By the time I finished, I was salty, wet, exhausted, and ready to feed them to the gulls. Shucking them only discouraged me further. I had assumed that larger oysters would be easier to open. Unfortunately, their beefy abductor muscles held closed for dear life. It was like trying to pry open a bear trap with a butter knife.

I had always opened oysters from the back hinge and worked my way forward. My Dad instructed me to first chip the edge midway up the shell near the abductor. Then I could work the knife around the top and then pry them open from the hinge. This worked slightly better. But still, bits of shell flew around the kitchen, as if I was sandblasting a coral reef. Stinky Clamato-like water saturated two more hand towels. In my impatience, I opened some of the stubborn ones with a sheet rock knife. This had my mother more than a little concerned.

It was inevitable. Haste and fatigue had caught up with me. The oyster knife slipped from the shell and found its way deep into my left hand, just above the thumb. I peered into the hole and, for a moment, it was only a hole. It reminded me of a baby's mouth, open in stunned surprise, just before he starts to cry. But my hand didn't cry, it just started to bleed.

I ran to the bathroom and thrust my hand into the running sink, watching the blood pulse and tint the water. It was time to delegate the rest of the dinner. I had shucked my last oyster for the night.

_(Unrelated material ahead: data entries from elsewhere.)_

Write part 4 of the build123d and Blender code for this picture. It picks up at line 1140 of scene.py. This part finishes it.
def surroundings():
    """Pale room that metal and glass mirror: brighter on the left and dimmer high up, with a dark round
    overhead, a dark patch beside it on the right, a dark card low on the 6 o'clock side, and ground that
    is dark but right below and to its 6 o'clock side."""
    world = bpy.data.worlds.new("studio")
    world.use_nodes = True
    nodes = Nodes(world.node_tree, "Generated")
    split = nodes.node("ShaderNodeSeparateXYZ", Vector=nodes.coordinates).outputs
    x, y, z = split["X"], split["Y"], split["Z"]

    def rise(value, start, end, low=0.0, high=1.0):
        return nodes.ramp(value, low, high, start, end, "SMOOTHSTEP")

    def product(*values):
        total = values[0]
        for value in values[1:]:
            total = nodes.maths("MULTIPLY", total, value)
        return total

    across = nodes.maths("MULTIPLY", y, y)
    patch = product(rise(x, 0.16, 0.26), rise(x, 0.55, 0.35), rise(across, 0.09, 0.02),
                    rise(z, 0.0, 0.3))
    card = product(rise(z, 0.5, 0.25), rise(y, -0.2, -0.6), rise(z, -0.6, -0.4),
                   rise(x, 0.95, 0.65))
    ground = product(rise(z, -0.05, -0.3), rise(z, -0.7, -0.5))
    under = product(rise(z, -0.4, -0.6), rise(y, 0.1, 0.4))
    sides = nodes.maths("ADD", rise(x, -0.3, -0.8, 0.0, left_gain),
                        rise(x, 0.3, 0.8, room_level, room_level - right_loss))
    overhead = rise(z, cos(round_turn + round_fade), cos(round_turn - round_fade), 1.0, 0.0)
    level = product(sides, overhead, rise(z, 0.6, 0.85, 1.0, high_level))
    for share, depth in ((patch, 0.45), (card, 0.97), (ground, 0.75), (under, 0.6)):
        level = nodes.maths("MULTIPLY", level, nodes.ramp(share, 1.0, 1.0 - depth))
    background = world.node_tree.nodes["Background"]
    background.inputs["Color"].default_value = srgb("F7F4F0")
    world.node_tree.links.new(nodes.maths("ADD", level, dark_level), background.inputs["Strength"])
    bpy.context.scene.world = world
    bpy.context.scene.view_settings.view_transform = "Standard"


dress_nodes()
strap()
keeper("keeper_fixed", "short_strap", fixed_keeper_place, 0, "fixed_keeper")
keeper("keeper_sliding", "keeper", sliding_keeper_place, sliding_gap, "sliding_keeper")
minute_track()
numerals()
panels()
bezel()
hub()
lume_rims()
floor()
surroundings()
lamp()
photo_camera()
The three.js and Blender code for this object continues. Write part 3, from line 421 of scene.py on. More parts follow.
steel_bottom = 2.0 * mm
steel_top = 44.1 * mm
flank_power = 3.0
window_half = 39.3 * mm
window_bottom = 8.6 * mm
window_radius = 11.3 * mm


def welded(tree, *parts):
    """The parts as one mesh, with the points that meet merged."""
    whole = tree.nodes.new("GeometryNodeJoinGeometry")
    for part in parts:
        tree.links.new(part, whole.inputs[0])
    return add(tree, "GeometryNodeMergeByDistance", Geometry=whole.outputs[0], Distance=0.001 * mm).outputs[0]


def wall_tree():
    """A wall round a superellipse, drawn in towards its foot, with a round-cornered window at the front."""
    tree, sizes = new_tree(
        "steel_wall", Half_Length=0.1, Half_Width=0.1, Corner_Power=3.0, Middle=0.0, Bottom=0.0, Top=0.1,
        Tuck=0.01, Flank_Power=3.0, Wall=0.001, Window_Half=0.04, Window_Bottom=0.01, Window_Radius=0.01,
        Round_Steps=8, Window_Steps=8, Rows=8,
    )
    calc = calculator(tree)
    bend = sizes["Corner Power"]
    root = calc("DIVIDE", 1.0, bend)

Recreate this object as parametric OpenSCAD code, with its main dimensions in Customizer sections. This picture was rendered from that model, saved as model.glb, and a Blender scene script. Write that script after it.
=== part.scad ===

Somehow, all the oysters made it in the oven, and out. The salad completed, the fish poached in a red Creole sauce, the table set, the wine poured, the guests served. And somehow, as I write these words, I remember that first time I made them in my apartment. The delicately chewy texture. Sopping up the herb-infused butter with French bread. I would love to share THAT Oysters Rockefeller, THAT experience, with the ten people I'll be cooking for. So maybe they're back on the menu. That's a big maybe, mind you. And not without gloves.